Grove's vision: PCs will be different, but the same

Intel honcho focuses on a heavy duty processor-based future, and slams Euro regulators.

Gadgets are great, but there's nothing like a good, old-fashioned PC -- so says former Intel chief executive Andy Grove.

Speaking before delegates from the Confederation of British Industry (CBI) at London's Four Seasons Hotel Tuesday morning, Grove said he sees mobile devices as essentially secondary to the PC. "I think the mobile [telephone] is an important phenomenon, but if anything it is an adjunct to e-commerce.
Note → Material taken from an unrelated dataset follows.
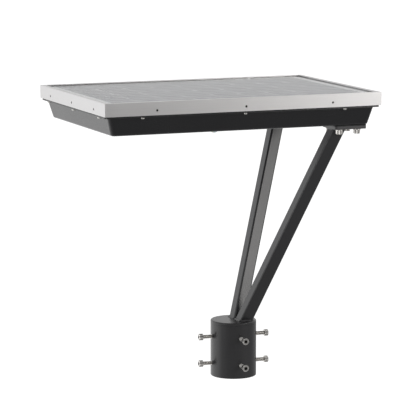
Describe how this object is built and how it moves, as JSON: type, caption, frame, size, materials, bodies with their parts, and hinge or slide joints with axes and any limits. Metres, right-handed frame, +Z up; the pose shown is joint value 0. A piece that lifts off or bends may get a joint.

However I don't think the bulk of e-commerce will happen through a cell phone, even if it could."

While CEO of Intel, Grove was known as a maverick icon of the industry, but Tuesday's speech was largely a rehash of earlier themes -- and a platform to drum up support for Intel's upcoming 64-bit processor, the IA-64. Grove is now the chairman of Intel's board, responsible for overseeing the company's relationships with the rest of the industry, while Craig Barrett occupies the top role.

Grove said he believes that despite the emergence of Net-savvy devices such as PDAs, mobile phones and the like, the PC "will remain the most important conduit for the bulk of e-commerce". While the PC will remain the de-facto Net-access device "for a very long time", Grove conceded that the definition of a PC needs to be modified. "Characteristics like I/O, hard drives, et cetera will remain an inherent part of the PC, but inevitably the shape, design, size, et cetera will change," he said.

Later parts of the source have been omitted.